We’ve had a Havanese/Poodle mix for six years. We bought her as an 8 wk old pup.
Annabelle… Royal Princess and Alpha Pup.
When we first looked at her six summers ago, I was wearing sandals. She nipped me on my big toe while she was playing with my foot.
“Oww!” I exclaimed. “This is the one!”
We brought her home, and for the first few months, she was the original wild child. But she learned to go in her crate at night. Pretty soon, she was peeing outside more than inside, and by the time she was four months old, she was pretty much housebroken.
Every time she nipped us as a small pup, we would scream “OWWW!” and she soon gave up the habit of nipping.
We took her to a dog training class when she was six months old. That was a disaster. Primarily because she figured out immediately which pocket held the treats. “The hell with this sitting and staying crap. I know where the treats are; let’s just cut to the chase”… and because she wanted to run with the bigger dogs during playtime. She’d slam into them and knock them over until they’d gang up on her, get her on her back… and she’d have the biggest smile on her face. She loved it. All ten pounds of her.

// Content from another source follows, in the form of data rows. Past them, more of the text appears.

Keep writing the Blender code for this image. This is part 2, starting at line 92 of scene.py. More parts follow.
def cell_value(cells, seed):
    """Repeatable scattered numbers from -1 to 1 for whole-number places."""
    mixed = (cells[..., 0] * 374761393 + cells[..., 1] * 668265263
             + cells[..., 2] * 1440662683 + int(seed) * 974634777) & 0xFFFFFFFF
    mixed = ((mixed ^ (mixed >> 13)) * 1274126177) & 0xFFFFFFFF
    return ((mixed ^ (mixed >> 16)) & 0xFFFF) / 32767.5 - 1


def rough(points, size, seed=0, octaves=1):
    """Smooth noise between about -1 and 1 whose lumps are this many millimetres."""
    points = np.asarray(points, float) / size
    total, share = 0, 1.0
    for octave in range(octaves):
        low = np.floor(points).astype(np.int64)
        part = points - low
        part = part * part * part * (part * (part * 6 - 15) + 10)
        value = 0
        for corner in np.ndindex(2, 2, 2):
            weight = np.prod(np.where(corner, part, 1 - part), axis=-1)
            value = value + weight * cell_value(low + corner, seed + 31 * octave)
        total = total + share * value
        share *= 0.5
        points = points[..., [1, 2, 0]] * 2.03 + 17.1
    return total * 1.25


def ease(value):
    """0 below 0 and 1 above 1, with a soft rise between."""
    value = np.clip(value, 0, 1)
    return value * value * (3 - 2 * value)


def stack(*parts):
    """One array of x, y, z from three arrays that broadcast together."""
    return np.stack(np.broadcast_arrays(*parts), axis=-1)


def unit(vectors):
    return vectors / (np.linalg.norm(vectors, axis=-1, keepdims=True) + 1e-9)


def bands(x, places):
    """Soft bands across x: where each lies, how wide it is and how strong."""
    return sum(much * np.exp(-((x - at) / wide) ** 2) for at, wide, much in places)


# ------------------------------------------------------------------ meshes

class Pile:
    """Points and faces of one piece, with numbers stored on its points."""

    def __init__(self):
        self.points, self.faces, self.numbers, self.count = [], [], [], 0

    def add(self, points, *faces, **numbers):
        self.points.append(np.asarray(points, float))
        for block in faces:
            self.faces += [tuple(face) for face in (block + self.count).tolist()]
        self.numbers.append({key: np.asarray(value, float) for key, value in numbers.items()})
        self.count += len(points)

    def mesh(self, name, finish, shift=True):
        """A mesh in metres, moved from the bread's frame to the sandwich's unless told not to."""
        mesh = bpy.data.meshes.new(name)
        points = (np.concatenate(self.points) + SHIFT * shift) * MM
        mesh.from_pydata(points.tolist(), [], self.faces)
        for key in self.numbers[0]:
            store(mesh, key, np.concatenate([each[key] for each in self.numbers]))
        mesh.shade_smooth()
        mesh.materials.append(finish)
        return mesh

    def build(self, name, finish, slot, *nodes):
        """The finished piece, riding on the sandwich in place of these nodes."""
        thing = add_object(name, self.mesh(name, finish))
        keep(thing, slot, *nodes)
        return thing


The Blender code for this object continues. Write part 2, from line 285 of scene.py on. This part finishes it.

Fast forward six years. She’s pretty much a house dog. We take her out for walks. Today we went to the park for her “sniff walk”. Since her nose is her primary organ for sensory imput, we consider the park to be her library… and today, she read at least three books. We move at her pace in the park, not ours. But in that particular rhythm, we get a pretty good interval training work out as she trots from bush to tree to fencepost.
Her dinner is at six p.m. and at 5:30, she begins looking at me intently and licking her lips.
“Not yet, Annabelle”. “It’s not time, yet”. And she takes daylight savings time changes in stride. Regardless of whether we turned the clock forward or back the night before… at 5:30, she’s looking at me with longing intensity and licking her lips. How does she do that? I have no clue.
They say that dogs are incredibly sensitive to their humans’ emotions… perhaps that’s it. Perhaps at about 5:30 I begin wondering when she’s going to attempt to scam me into giving her dinner to her early… and she picks up on that… it’s the only thing I can figure.
Her understanding of particular words is pretty amazing, and even now, her vocabulary continues to grow. We gave up counting about four years ago… when we passed the mark of about 30 words.
“You want to go out on the porch?” She runs to her leash and halter.
“You want to go night night?” She runs to the foot of the stairs.
“You want a bath?” She slinks beneath the dining room table.
“Where’s your chicken?” She goes and gets her rubber, squawking chicken.
“Where’s your lambikens?” She goes and gets her stuffed lamb. (she’s on her fourth of these… she chews the ears off of them and starts pulling out the stuffing on a regular basis)… and Amazon can get them to us withing 3 days… we haven’t yet bowed to the invevitable and ordered the “Three pack”
But her favorite is her Kong toy that we fill with a dollop of almond butter… “Where’s your nut ball?” She runs and gets it, wherever it is… she seems to keep track of its location. Then she brings it and drops in on my foot, and I go to the fridge and give it to her after filling it with almond butter. She gets one a day and seems to know that. After she’s had one, she’s good for the day.
We’re both retired, so we’re with her pretty much 24/7… and that was especially so during COVID. We do leave her at home most times when the supply run or visit with friends will take less than four hours. We try to take her walking in places with other people and dogs at least once a week- just to keep her socialized with others. We’ve noticed that if we don’t do this for more than a few weeks, she might growl when she gets out in public
But I have to say that we don’t spend much time disciplining her or showing her who is boss. We know that such attitudes are necessary to turn out a well trained dog, but Annabelle is Annabelle, and we are quite happy to watch her being a dog… and she is very good at that.
We are her pack. She is our shepherd. She herds us. And as long as she doesn’t pee in the house, or steal food from the table, or bite strangers, or chew on the furniture (and so far she is very good about observing the limits we do set)… then we are quite ok with her ignoring our commands to “sit”. She knows that command very well, and all you have to do is tell her to sit while holding a treat in your hand… but hey, why should she “sit” if there’s nothing in it for her?
Barely 12 1/2 pounds of pure love, humor (yes, dogs have an amazing sense of humor), and a fine representative of her species… which leaves us baffled quite a bit as we wonder what is going on inside that doggie brain of hers… quite a bit is going on, for sure, but just what it is, we often don’t have a clue… except that the behavior that emerges from whatever signals her brain is sending… often appears to be the product of some sort of higher order thinking.
Empathy… yes, dogs have empathy… or at least their behavior mirrors what we call empathy.
The other day, my hip was hurting terribly after working in the yard for several hours; I went in to lay down on the couch. Up she jumped. I fell asleep, and three hours later, Judy told me that the pup never left my side. What is that? Sure looks like empathy to me.
Anyway, my prayer, which I repeat quite often; I may have even mentioned it here before…
“God, please help me become the person my dog already thinks that I am.”